My doctor offered me a several-month sample supply of Chantix with the warning that its foremost side effect is suicidal ideation plus dreams that can melt the soles off a pair of moonboots. As my dreams already tend to resemble a Star Wars cantina scene acid trip, I said why the hell not. Besides, not only was smoking expensive, but I was tired of hiding a serious addiction from my young daughter. It was time to slay Goliath.

 

So I rode the Chantix wave—definitely not something I would recommend to just anyone, honestly. Somehow I survived a several-month urge to throw myself from the top of the downtown skyscraper in which I work. As to the whacked-out dreams my doctor predicted, a fox-tailed lecher with a Ukrainian accent showed up in my nightly incubus soap opera.

 

“Hello, you must be Chantix!” I remember telling the molecule in my dream state.

 

Whoa. Drugs.

 

Two months after I started Chantix, I was down to one or two cigarettes per day. Then I smoked a midnight cig and threw up. That was it. No occasional slipup. Fag Finito.

 

Now I chew toothpicks and chomp bubblegum occasionally. I hate e-cigs and other non-cigarette forms of nicotine absorption. I don’t preach to smokers, but if asked, I’ll note that it was wonderful rediscovering the taste of oxygen.

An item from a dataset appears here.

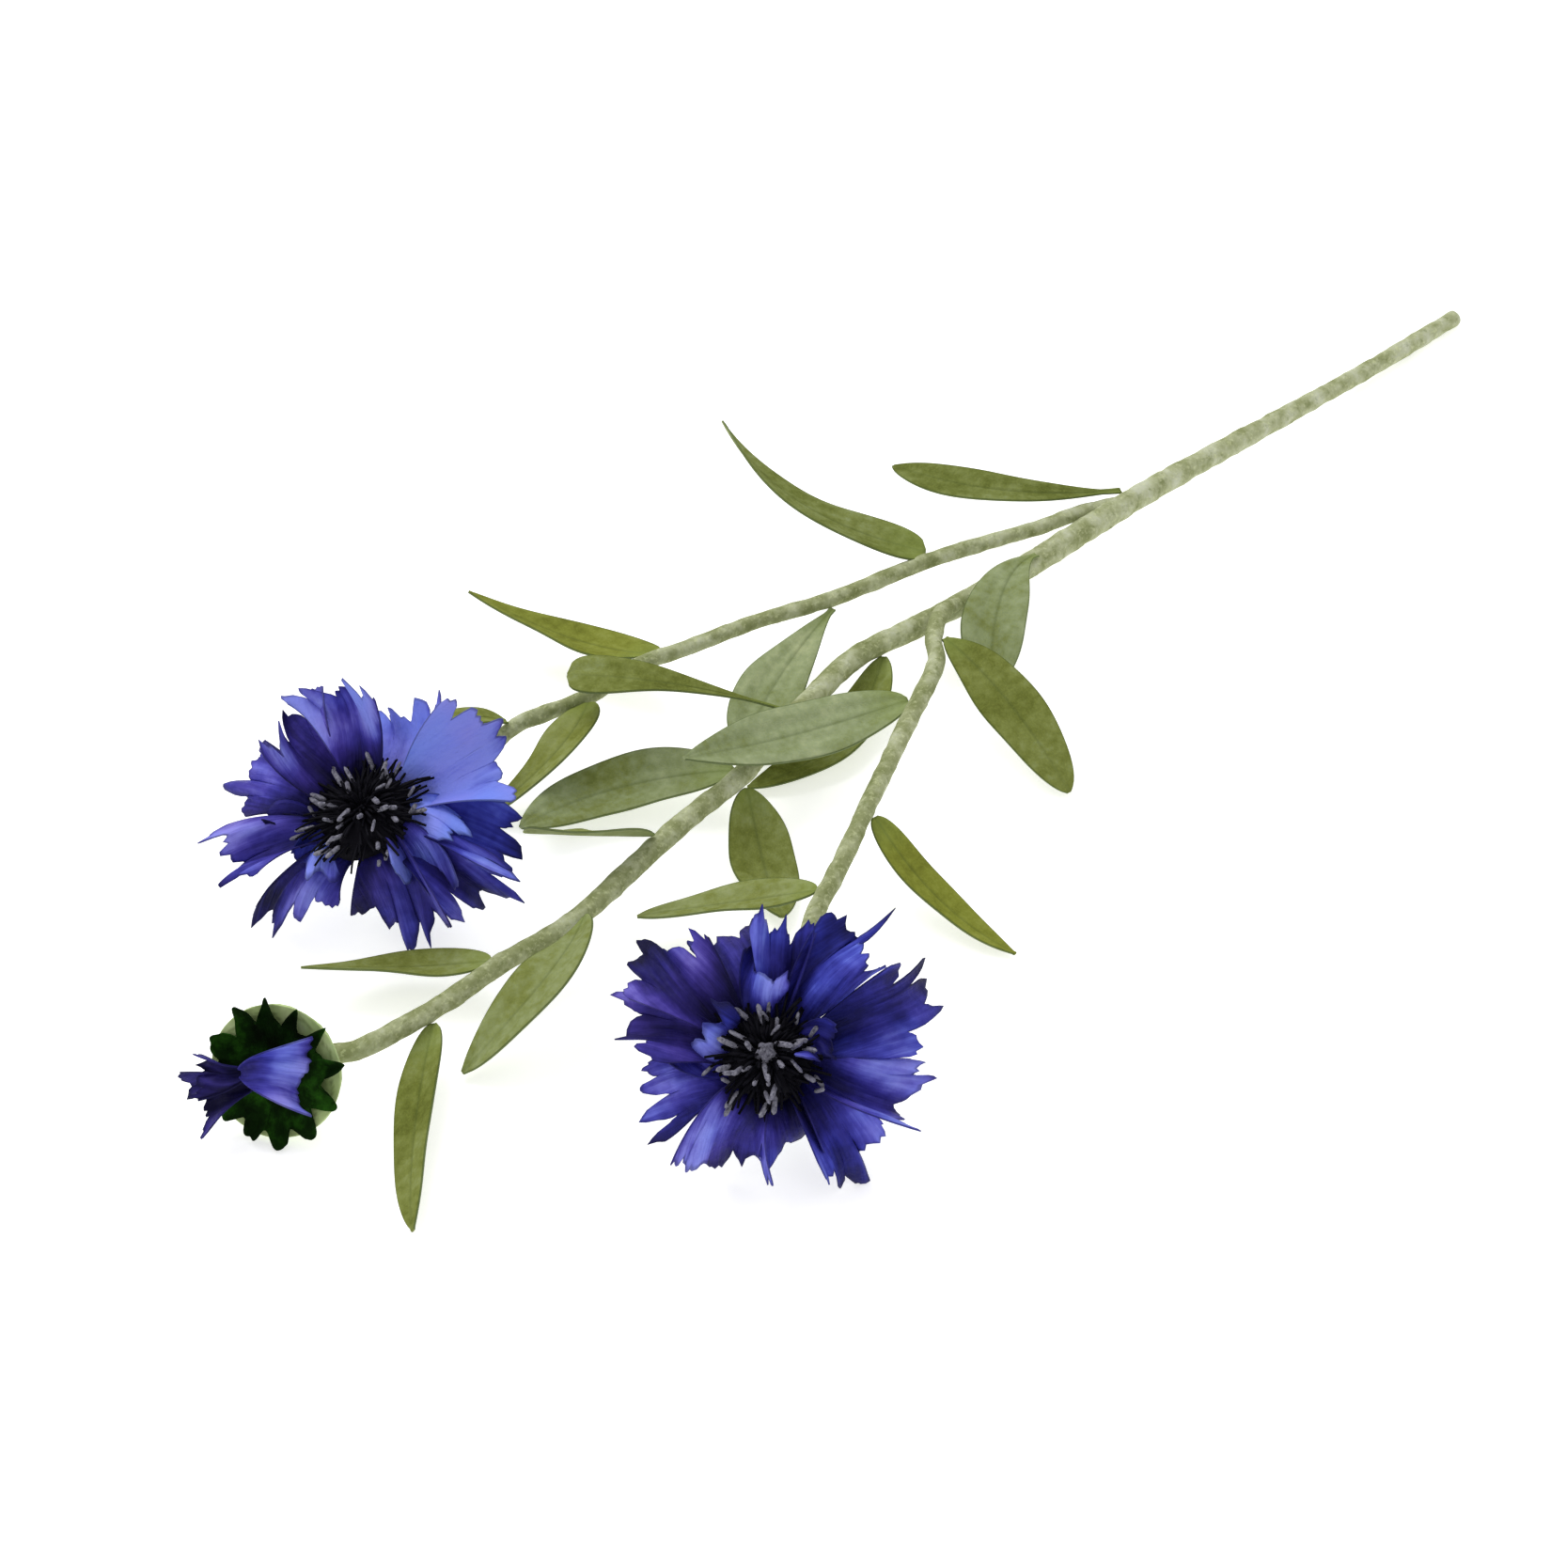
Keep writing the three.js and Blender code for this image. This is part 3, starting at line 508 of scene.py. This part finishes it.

Also, I might mention that it’s nice not waking up in the middle of the night from the sound of my own lungs crackling.

 

I remain tempted by the lure of smoking—sometimes I can’t tell if it’s more for the cultural accoutrements or for the hit. Or both. Probably both.

 

I was an addict. Am I still an addict? Maybe. But I have zero interest in the “once an addict always an addict” conversation. I don’t find it helpful for me.

 

The fact of the matter is: I quit smoking. I quit one year ago this month. But, damn, I miss every fag I ever had.

 

 

 

 

 

Even More Prague Pictures0011

 

 

 

If the word “fag” offends, please note its formal definition as intended for the purpose of this essay { Slang. a cigarette } at Dictionary.com. It is interesting to note that the cigarette reference originally was “fag end,” as in the butt of a cigarette, and thus the connection to the word’s original etymological meaning as “loose end.”